For too long, the public narrative on AI has been dominated by fears of replacement. Parliaments are beginning to reframe this debate by looking at where AI can sensibly support existing work, and where human judgement must remain central. Already, many parliaments are experimenting with pilots such as AI chatbots, transcription tools and research assistants.

However, without institutional architecture, pilots remain islands of innovation that do not change how a parliament works. Pilots alone do not transform institutions. Without budget lines, defined roles, ethical guidelines and human oversight, tools remain fragmented and unevenly adopted.

Mauritius offers a clear success story. With UNDP’s support, the National Assembly now uses AI to transcribe debates, summarize long sessions and make information available in multiple languages. These tools help members of parliament and citizens access information faster, while centring human judgement and oversight.

Start where people are hurting most

When parliaments engage with AI, the most meaningful conversations should not start with technical systems but with people. They need to begin in the places where citizens are already feeling the pressure of digital transformation; farmers facing climate shocks, families struggling to access public services or communities exposed to online harm.

Instead of asking “What can AI do?”, parliaments need to ask, “Whose problems should AI help solve first and under what conditions?” This lens shifts attention toward equity, protection and dignity, ensuring that innovation does not race ahead of the realities lived by those most at risk of being left behind. 

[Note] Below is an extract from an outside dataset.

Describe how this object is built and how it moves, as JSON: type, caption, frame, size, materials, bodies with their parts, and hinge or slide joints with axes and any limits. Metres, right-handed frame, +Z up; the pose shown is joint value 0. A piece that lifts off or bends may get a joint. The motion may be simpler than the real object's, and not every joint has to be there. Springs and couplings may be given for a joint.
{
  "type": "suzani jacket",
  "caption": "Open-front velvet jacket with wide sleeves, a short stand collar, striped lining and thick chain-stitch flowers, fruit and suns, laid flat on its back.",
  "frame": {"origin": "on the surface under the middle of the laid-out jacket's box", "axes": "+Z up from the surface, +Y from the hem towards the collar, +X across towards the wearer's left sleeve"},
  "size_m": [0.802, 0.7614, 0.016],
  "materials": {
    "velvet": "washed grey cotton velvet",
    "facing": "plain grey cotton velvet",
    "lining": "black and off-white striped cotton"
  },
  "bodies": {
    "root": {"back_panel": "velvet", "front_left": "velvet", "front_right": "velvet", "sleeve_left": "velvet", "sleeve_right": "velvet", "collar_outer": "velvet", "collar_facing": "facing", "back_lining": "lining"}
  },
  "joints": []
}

AI-driven harassment and tech-facilitated gender-based violence (TFGBV) are increasingly undermining participation in public life, particularly for women in politics, activists, journalists and minority groups. These are lived harms that silence voices, distort representation and weaken democracy. Through UNDP’s eMonitor+ tool, now deployed in dozens of countries, parliaments and electoral actors are analyzing online hate speech and TFGBV in real time to inform prevention strategies. 

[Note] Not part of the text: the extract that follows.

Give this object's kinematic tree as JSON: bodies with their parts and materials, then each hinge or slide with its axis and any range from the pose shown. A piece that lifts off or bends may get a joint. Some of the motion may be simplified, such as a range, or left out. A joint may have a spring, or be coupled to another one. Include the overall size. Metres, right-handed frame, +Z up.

Choosing the future together

The HDR reminds us that the future of AI does not have a pre-written script; it is “a matter of choice”. It’s important for parliaments to recognize that they cannot approach AI as a purely technical issue. It is about people, trust in institutions, protection of rights and the kind of societies we want future generations to inherit.

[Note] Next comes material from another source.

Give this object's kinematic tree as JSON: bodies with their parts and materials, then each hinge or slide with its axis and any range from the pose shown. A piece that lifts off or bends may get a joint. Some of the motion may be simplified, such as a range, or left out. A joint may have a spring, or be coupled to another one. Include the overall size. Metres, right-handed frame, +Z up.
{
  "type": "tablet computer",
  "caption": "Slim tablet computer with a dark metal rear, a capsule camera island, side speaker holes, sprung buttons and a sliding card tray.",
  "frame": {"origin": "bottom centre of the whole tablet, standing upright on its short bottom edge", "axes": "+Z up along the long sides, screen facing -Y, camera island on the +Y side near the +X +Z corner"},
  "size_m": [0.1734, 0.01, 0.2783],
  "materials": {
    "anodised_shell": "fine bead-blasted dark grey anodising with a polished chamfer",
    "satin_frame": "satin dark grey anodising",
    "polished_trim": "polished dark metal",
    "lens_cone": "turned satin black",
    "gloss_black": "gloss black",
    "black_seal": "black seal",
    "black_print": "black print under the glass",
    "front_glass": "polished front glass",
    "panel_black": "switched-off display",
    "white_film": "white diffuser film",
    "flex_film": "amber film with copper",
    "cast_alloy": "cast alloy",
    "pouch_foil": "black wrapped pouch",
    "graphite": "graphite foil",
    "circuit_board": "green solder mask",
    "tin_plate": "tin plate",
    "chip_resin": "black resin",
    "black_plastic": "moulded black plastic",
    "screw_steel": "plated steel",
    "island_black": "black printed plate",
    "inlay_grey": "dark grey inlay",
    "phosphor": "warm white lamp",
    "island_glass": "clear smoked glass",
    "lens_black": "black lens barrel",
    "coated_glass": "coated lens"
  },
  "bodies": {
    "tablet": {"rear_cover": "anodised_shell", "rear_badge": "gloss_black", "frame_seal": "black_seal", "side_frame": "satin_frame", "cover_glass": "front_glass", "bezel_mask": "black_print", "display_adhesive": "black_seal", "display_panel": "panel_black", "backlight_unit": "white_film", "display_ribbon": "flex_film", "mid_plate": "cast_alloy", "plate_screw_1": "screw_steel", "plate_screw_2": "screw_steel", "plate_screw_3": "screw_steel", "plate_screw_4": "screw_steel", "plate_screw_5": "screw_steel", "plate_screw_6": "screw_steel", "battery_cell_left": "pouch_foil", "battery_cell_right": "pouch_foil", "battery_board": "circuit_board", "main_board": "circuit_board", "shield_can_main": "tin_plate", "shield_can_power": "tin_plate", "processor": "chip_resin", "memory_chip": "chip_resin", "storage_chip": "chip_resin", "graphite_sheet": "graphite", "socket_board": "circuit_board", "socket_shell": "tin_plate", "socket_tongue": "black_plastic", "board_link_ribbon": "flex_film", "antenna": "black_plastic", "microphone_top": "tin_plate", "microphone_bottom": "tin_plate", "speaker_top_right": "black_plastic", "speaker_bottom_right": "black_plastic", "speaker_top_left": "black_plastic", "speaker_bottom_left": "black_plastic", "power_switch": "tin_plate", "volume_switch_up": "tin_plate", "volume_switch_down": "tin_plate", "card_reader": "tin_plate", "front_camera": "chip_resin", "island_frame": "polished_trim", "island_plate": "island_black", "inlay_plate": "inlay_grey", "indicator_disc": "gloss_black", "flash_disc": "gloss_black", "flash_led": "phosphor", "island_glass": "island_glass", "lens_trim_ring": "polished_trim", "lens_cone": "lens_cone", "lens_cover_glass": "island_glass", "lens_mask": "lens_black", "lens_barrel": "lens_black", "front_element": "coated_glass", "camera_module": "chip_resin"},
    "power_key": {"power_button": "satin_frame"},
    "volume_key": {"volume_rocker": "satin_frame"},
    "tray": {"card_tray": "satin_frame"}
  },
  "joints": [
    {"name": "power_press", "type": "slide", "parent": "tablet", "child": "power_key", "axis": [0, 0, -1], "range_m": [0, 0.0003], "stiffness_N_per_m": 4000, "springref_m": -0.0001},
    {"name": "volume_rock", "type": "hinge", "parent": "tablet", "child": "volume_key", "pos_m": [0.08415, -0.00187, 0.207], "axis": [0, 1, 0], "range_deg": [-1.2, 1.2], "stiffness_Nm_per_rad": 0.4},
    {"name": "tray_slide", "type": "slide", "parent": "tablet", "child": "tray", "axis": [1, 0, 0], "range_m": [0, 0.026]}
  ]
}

This commitment to shared responsibility has begun to take shape through emerging spaces of parliamentary collaboration. A recent conference co-organized by UNDP, the Commonwealth Parliamentary Association and the Inter-Parliamentary Union brought together over 200 parliamentarians and experts from around 70 countries. From this process emerged the Kuala Lumpur Declaration on Parliaments and Responsible AI. Through it, parliaments are choosing to build literacy, redesign institutions, strengthen oversight and engage globally on norms and standards. 

UNDP’s role is to stay alongside parliaments in that journey as a convener, a technical partner and a champion of people-centred and rights-based AI. The window to shape AI in the public interest is still open, but it will not remain so for long. By moving from reactive fear to proactive, human-centred governance, parliaments can ensure that AI strengthens democracy rather than weakening it.

If parliaments can keep that spirit of urgency and cooperation alive, AI can become not another fault line in our democracies, but a tool to renew them.